Table-turning (also known as table-tapping, table-tipping or table-tilting) is a type of séance in which participants sit around a table, place their hands on it, and wait for rotations. The table was purportedly made to serve as a means of communicating with the spirits; the alphabet would be slowly called over and the table would tilt at the appropriate letter, thus spelling out words and sentences. The process is similar to that of a Ouija board. Scientists and skeptics consider table-turning to be the result of the ideomotor effect, or conscious trickery.

When the movement of Modern Spiritualism first reached Europe from America in the winter of 1852–1853, the most popular method of consulting the spirits was for several persons to sit round a table, with their hands resting on it, and wait for the table to move. If the experiment was successful the table would rotate with considerable rapidity, and would occasionally rise in the air, or perform other movements.

Whilst most spiritualist ascribed the table movements to the agency of spirits, two investigators, Count de Gasparin and Professor Thury of Geneva conducted a careful series of experiments by which they claimed to have demonstrated that the movements of the table were due to a physical force emanating from the bodies of the sitters, for which they proposed the name ectenic force. Their conclusion rested on the supposed elimination of all known physical causes for the movements; but it is doubtful from the description of the experiments whether the precautions taken were sufficient to exclude unconscious muscular action (the ideomotor effect) or even deliberate fraud.

In England table-turning became a fashionable diversion and was practised all over the country in the year 1853. John Elliotson and his followers attributed the phenomena to mesmerism.
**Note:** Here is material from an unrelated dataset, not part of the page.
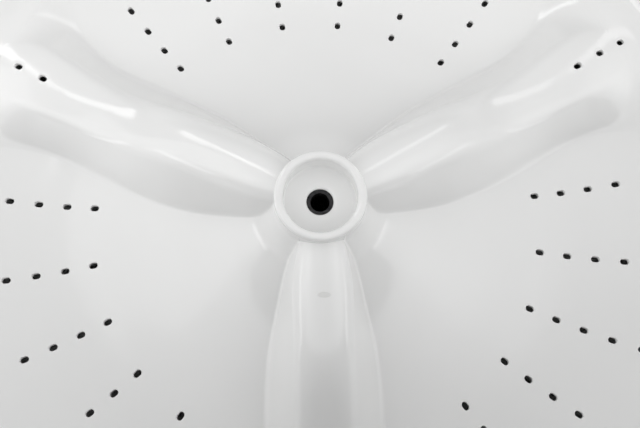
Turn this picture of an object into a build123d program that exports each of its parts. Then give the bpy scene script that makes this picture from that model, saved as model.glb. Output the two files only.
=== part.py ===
from build123d import *
from math import asin, atan2, cos, hypot, sin
import os

os.makedirs("parts", exist_ok=True)

# Washplate for a top-loading washing machine: a shallow dish with three hollow arms, a
# cap collar at the hub and slotted floors, moulded round a splined drive insert.
# Sizes in millimetres. The plate stands on its skirt at Z = 0 with the hub axis on Z.

# Dish
wall = 3.0
datum_height = 22.0             # top of the floor at the first ring of slots
trough_radius = 142.0           # section radius of the ring-shaped trough
trough_centre_r = 173.4
trough_depth = 4.13             # lowest point of the trough below the datum
plate_radius = 258.0
lip_width = 8.0                 # from the edge of the trough to the outside of the skirt
lip_round = 5.0
skirt_land = 4.0

# Hub
collar_radius = 25.4
cup_radius = 20.3
rim_height = 83.0               # above the datum
rim_round = 2.3
cup_depth = 14.3
cup_floor_thickness = 4.0
slope_top = 68.0                # above the datum, where the dish meets the collar
boss_radius = 19.0
boss_length = 46.0

# Drive insert and the window that shows it
window_hole = 15.0
window_lead = 0.8
insert_cover = 2.0
flange_radius = 15.0
flange_thickness = 4.0
insert_radius = 13.0
insert_length = 40.0
bolt_hole = 10.7
insert_roof = 6.0
spline_teeth = 24
spline_bore = 16.4
spline_depth = 1.1
spline_width = 1.2
mouth_lead = 1.0

# Arms
arm_count = 3
arm_start = 30.0                # plan angle of the first arm
arm_step = 6.0                  # arm top below the collar's rim
arm_margin = 11.0               # from the end of the arm to the outside of the skirt

# Drain slots
slot_length = 5.4
slot_width = 3.6
first_ring = 139.0
ring_pitch = 18.0
ring_margin = 15.0
first_arm_ring = 3
row_pitch = 15.0
rows_per_floor = 6

# Underside ribs
rib = 2.4
rib_foot = 7.0
rib_rise_r = 95.0               # inside this radius the ribs' feet climb to the boss
short_rib_r = 82.0

# Heights and radii that follow
rim_z = datum_height + rim_height
cup_z = rim_z - cup_depth
insert_top = cup_z - insert_cover
core_top = cup_z - cup_floor_thickness
boss_foot = insert_top - boss_length
shoulder_r = plate_radius - lip_width
skirt_inner = plate_radius - skirt_land
arm_reach = plate_radius - arm_margin
arm_top = rim_height - arm_step
ring_count = 1 + int((shoulder_r - ring_margin - first_ring) // ring_pitch)
rings = [first_ring + ring_pitch * i for i in range(ring_count)]
floor_start = arm_start + 180 / arm_count
row_turns = [row_pitch * (i - (rows_per_floor - 1) / 2) for i in range(rows_per_floor)]
rib_turns = [(a + b) / 2 for a, b in zip(row_turns, row_turns[1:])]
ring_rib_radii = (rings[0] - ring_pitch / 2, rings[-1] - ring_pitch / 2)
arm_rib_end = rings[first_arm_ring] - ring_pitch / 2


def trough_z(r):
    sag = trough_radius - (trough_radius**2 - (r - trough_centre_r) ** 2) ** 0.5
    return datum_height - trough_depth + sag


# Slope of the dish from the collar down to the first ring, as shares of its run and rise
run = first_ring - collar_radius
rise = slope_top - (trough_z(first_ring) - datum_height)
slope_shape = ((0.045, 0.81), (0.143, 0.614), (0.328, 0.394), (0.511, 0.253), (0.755, 0.106))
with BuildLine() as slope:
    Spline(
        (collar_radius, datum_height + slope_top),
        *[
            (collar_radius + x * run, trough_z(first_ring) + y * rise)
            for x, y in slope_shape
        ],
        (first_ring, trough_z(first_ring)),
        tangents=((0.25, -1), (1, -0.25)),
    )
slope_edge = slope.edges()[0]


def floor_z(r):
    """Height of the top of the dish at a radius."""
    if r >= first_ring:
        return trough_z(r)
    low, high = 0.0, 1.0
    for _ in range(30):
        mid = (low + high) / 2
        low, high = (mid, high) if (slope_edge @ mid).X < r else (low, mid)
    return (slope_edge @ low).Y


def under_point(r, depth):
    """Point at a depth under the top of the dish, measured square to it."""
    step = 0.05
    tilt = atan2(floor_z(r + step) - floor_z(r - step), 2 * step)
    return (r + depth * sin(tilt), floor_z(r) - depth * cos(tilt))


# Arm stations: share of the reach, crest as a share of the arm's top, toe half-width,
# half-width of the flat crown, radius of the crown's corners
stations = (
    (0.057, 1.010, 12.0, 0.5, 10.0),
    (0.130, 0.982, 20.0, 0.5, 15.0),
    (0.203, 0.928, 25.0, 0.5, 17.5),
    (0.283, 0.845, 29.8, 0.8, 17.8),
    (0.364, 0.728, 32.8, 2.0, 17.8),
    (0.445, 0.555, 34.0, 5.5, 16.0),
    (0.526, 0.387, 34.0, 7.5, 15.0),
    (0.607, 0.305, 33.6, 9.0, 14.5),
    (0.696, 0.283, 34.4, 12.0, 13.5),
    (0.777, 0.287, 39.8, 14.5, 14.8),
    (0.850, 0.268, 45.6, 17.5, 19.5),
    (0.923, 0.203, 48.0, 18.0, 30.0),
    (0.955, 0.150, 48.8, 18.0, 32.0),
    (1.000, 0.060, 50.0, 18.0, 36.0),
)


def arm_section(station, inset, drop):
    """Closed arm section: straight drop, leaning wall and rounded crown."""
    share, crest, toe, flat, radius = station
    crest_z = datum_height + crest * arm_top
    toe_z = min(floor_z(hypot(share * arm_reach, toe)), crest_z - 8)
    rise_y, rise_z = toe - flat, toe_z - (crest_z - radius)
    lean = asin(radius / hypot(rise_y, rise_z)) - atan2(rise_z, rise_y)
    corner = radius - inset
    # the wall runs on 1 mm past the toe, so that it bites into the dish
    foot = (toe - inset * sin(lean) + cos(lean), toe_z - inset * cos(lean) - sin(lean))
    right = [
        (flat + corner * sin(a), crest_z - radius + corner * cos(a))
        for a in (lean, lean * 0.7, lean * 0.38)
    ]
    left = [(-y, z) for y, z in right]
    with BuildSketch(
        Plane(origin=(share * arm_reach, 0, 0), x_dir=(0, 1, 0), z_dir=(1, 0, 0))
    ) as section:
        with BuildLine():
            Polyline((-foot[0], drop), (-foot[0], foot[1]), left[0])
            Spline(
                *left,
                (0, crest_z - inset),
                *reversed(right),
                tangents=((cos(lean), sin(lean)), (cos(lean), -sin(lean))),
            )
            Polyline(right[0], foot, (foot[0], drop), (-foot[0], drop))
        make_face()
    return section.sketch


# Outside of one arm, lying along X
with BuildPart() as arm:
    for station in stations:
        add(arm_section(station, 0, 1.0))
    loft()

# Hollow of the arm, open below
with BuildPart() as hollow:
    for station in stations[1:-1]:
        add(arm_section(station, wall, -1.0))
    loft()

# Rib plates, as tall as the hub: the underside keeps what lies inside it
with BuildPart() as ribs:
    with BuildSketch(Plane.XZ):
        for radius in ring_rib_radii:
            with Locations((radius, (rib_foot + rim_z) / 2)):
                Rectangle(rib, rim_z - rib_foot)
    revolve(axis=Axis.Z)
    for turn in rib_turns + [180 / arm_count]:
        along_arm = turn == 180 / arm_count
        start = 0 if along_arm or turn == 0 else short_rib_r
        end = arm_rib_end if along_arm else plate_radius
        with BuildSketch(Plane.XZ):
            Polygon(
                (0, boss_foot + rib),
                (boss_radius, boss_foot + rib),
                (rib_rise_r, rib_foot),
                (plate_radius, rib_foot),
                (plate_radius, rim_z),
                (0, rim_z),
                align=None,
            )
            with Locations(((start + end) / 2, rim_z / 2)):
                Rectangle(end - start, rim_z, mode=Mode.INTERSECT)
        blade = extrude(amount=rib / 2, both=True, mode=Mode.PRIVATE)
        with PolarLocations(0, arm_count, start_angle=floor_start + turn):
            add(blade)

# Space under the dish and inside the arms
with BuildPart() as underside:
    with BuildSketch(Plane.XZ):
        with BuildLine():
            under_slope = Spline(
                *[
                    under_point(collar_radius + share * run, wall)
                    for share in (0.02, 0.05, 0.1, 0.17, 0.28, 0.42, 0.6, 0.8, 1)
                ]
            )
            under_trough = ThreePointArc(
                under_point(first_ring, wall),
                under_point(trough_centre_r, wall),
                under_point(shoulder_r, wall),
            )
            Polyline(
                under_trough @ 1,
                (skirt_inner, (under_trough @ 1).Y),
                (skirt_inner, -1),
                (0, -1),
                (0, boss_foot),
                (boss_radius, boss_foot),
                (boss_radius, core_top),
                ((under_slope @ 0).X, core_top),
                under_slope @ 0,
            )
        make_face()
    revolve(axis=Axis.Z)
    with PolarLocations(0, arm_count, start_angle=arm_start):
        add(hollow.part)
    add(ribs.part, mode=Mode.SUBTRACT)

# Drive insert: six-sided head, round body, bolt hole and splined socket
with BuildPart() as drive_insert:
    with BuildSketch(Plane.XY.offset(insert_top)):
        RegularPolygon(flange_radius, 6)
    extrude(amount=-flange_thickness)
    with BuildSketch(Plane.XY.offset(insert_top)):
        Circle(insert_radius)
    extrude(amount=-insert_length)
    insert_blank = drive_insert.part
    with BuildSketch(Plane.XY.offset(insert_top - insert_length)):
        Circle(spline_bore / 2)
        with PolarLocations(spline_bore / 2, spline_teeth):
            Rectangle(2 * spline_depth, spline_width)
    extrude(amount=insert_length - insert_roof, mode=Mode.SUBTRACT)
    with BuildSketch(Plane.XY.offset(insert_top - insert_length)):
        Circle(spline_bore / 2 + spline_depth)
    extrude(amount=mouth_lead, taper=45, mode=Mode.SUBTRACT)
    with Locations((0, 0, insert_top)):
        Hole(bolt_hole / 2)

# Moulding: a full turned body with its arms, hollowed from below and cut from above
with BuildPart() as washplate:
    with BuildSketch(Plane.XZ) as body:
        with BuildLine():
            add(slope_edge)
            ThreePointArc(
                (first_ring, trough_z(first_ring)),
                (trough_centre_r, trough_z(trough_centre_r)),
                (shoulder_r, trough_z(shoulder_r)),
            )
            Polyline(
                (shoulder_r, trough_z(shoulder_r)),
                (plate_radius, trough_z(shoulder_r)),
                (plate_radius, 0),
                (0, 0),
                (0, rim_z),
                (collar_radius, rim_z),
                (collar_radius, datum_height + slope_top),
            )
        make_face()
        fillet(
            body.vertices().filter_by(lambda v: v.X > shoulder_r + 1 and v.Y > 1),
            lip_round,
        )
    revolve(axis=Axis.Z)
    with PolarLocations(0, arm_count, start_angle=arm_start):
        add(arm.part)
    add(underside.part, mode=Mode.SUBTRACT)

    # cap cup, window over the insert and the insert's seat
    with BuildSketch(Plane.XY.offset(cup_z)):
        Circle(cup_radius)
    extrude(amount=rim_z, mode=Mode.SUBTRACT)
    fillet(
        washplate.edges().filter_by(GeomType.CIRCLE).group_by(Axis.Z)[-1], rim_round
    )
    with BuildSketch(Plane.XY.offset(cup_z)):
        Circle(window_hole / 2)
    extrude(amount=-insert_cover, mode=Mode.SUBTRACT)
    chamfer(
        washplate.edges()
        .filter_by(lambda e: e.geom_type == GeomType.CIRCLE and e.radius == window_hole / 2)
        .sort_by(Axis.Z)[-1],
        window_lead,
    )
    add(insert_blank, mode=Mode.SUBTRACT)
    with BuildSketch(Plane.XY.offset(insert_top - insert_length)):
        Circle(insert_radius)
    extrude(amount=insert_length - boss_length, mode=Mode.SUBTRACT)

    # drain slots, long way along the radius
    with BuildSketch(Plane.XY.offset(rim_z)):
        for radius in rings:
            with PolarLocations(0, arm_count, start_angle=floor_start):
                for turn in row_turns:
                    with PolarLocations(radius, 1, start_angle=turn):
                        SlotOverall(slot_length, slot_width)
        for radius in rings[first_arm_ring:]:
            with PolarLocations(radius, arm_count, start_angle=arm_start):
                SlotOverall(slot_length, slot_width)
    extrude(amount=-rim_z, mode=Mode.SUBTRACT)

washplate.part.label = "washplate"
drive_insert.part.label = "drive_insert"
export_step(washplate.part, "parts/washplate.step")
export_step(drive_insert.part, "parts/drive_insert.step")
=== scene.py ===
from collections import namedtuple
from math import asin, cos, hypot, pi, radians, sin, sqrt

import bmesh
import bpy
import numpy as np
from mathutils import Matrix, Vector


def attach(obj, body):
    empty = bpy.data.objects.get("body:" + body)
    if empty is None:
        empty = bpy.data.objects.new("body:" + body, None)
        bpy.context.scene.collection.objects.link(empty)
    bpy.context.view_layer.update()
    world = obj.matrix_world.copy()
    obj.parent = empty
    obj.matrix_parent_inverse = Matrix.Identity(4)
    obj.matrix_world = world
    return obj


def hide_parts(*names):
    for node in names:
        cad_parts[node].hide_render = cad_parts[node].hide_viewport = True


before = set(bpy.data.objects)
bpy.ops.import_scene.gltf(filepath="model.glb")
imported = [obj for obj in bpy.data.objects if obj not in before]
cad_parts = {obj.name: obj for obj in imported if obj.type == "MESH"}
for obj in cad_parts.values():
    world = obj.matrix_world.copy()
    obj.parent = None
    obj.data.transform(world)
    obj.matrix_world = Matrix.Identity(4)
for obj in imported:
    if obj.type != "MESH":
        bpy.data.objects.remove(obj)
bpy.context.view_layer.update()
MM = 0.001

# Sizes of the washplate, in millimetres, as the part has them
WALL = 3.0
DATUM = 22.0
TROUGH_RADIUS, TROUGH_CENTRE, TROUGH_DEPTH = 142.0, 173.4, 4.13
PLATE_RADIUS, LIP_WIDTH, LIP_ROUND, SKIRT_LAND = 258.0, 8.0, 5.0, 4.0
SHOULDER = PLATE_RADIUS - LIP_WIDTH
COLLAR, CUP, RIM_ROUND, CUP_ROUND = 25.4, 20.3, 2.3, 1.2
RIM_Z = DATUM + 83.0
CUP_Z = RIM_Z - 14.3
SLOPE_TOP = DATUM + 68.0
CORE_R, CORE_TOP = 22.5, CUP_Z - 4.0
INSERT_TOP = CUP_Z - 2.0
INSERT_R, FLANGE_R, FLANGE = 13.0, 15.0, 4.0
BOSS, BOSS_FOOT = 19.0, INSERT_TOP - 46.0
WINDOW, WINDOW_LEAD, WINDOW_SOFT = 7.5, 0.8, 0.1
HUB_BEVEL, SKIRT_BEVEL = 0.4, 0.5

# Arms, their crowns slightly domed and their fillets wider where they run out
ARM_ANGLES = (30.0, 150.0, 270.0)
FLOOR_ANGLES = (90.0, 210.0, 330.0)
ARM_REACH = PLATE_RADIUS - 11.0
ARM_TOP = 77.0
ARM_ROOT, ARM_STEADY, FAR_BELOW = 5.0, 30.0, -100.0
CROWN = 60.0
LEAST_FLAT, LEAST_DROP = 0.3, 8.0
TOE_FILLET, END_FILLET = 3.5, 14.0
END_FROM, END_RUN = 195.0, 40.0

# Drain slots, in rings 18 mm and rows 15 degrees apart on the floors, and along the arms
SLOT_LENGTH, SLOT_WIDTH, SLOT_STEPS = 5.4, 3.6, 8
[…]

The general public were content to find the explanation of the movements in spirits, animal magnetism, odic force, galvanism, electricity, or even the rotation of the earth. Some Evangelical clergymen alleged that the spirits who caused the movements were of a diabolic nature. In France, Allan Kardec studied the phenomenon and concluded in The Book on Mediums that some messages were caused by an outside intelligence as the message contained information that was not known to the group.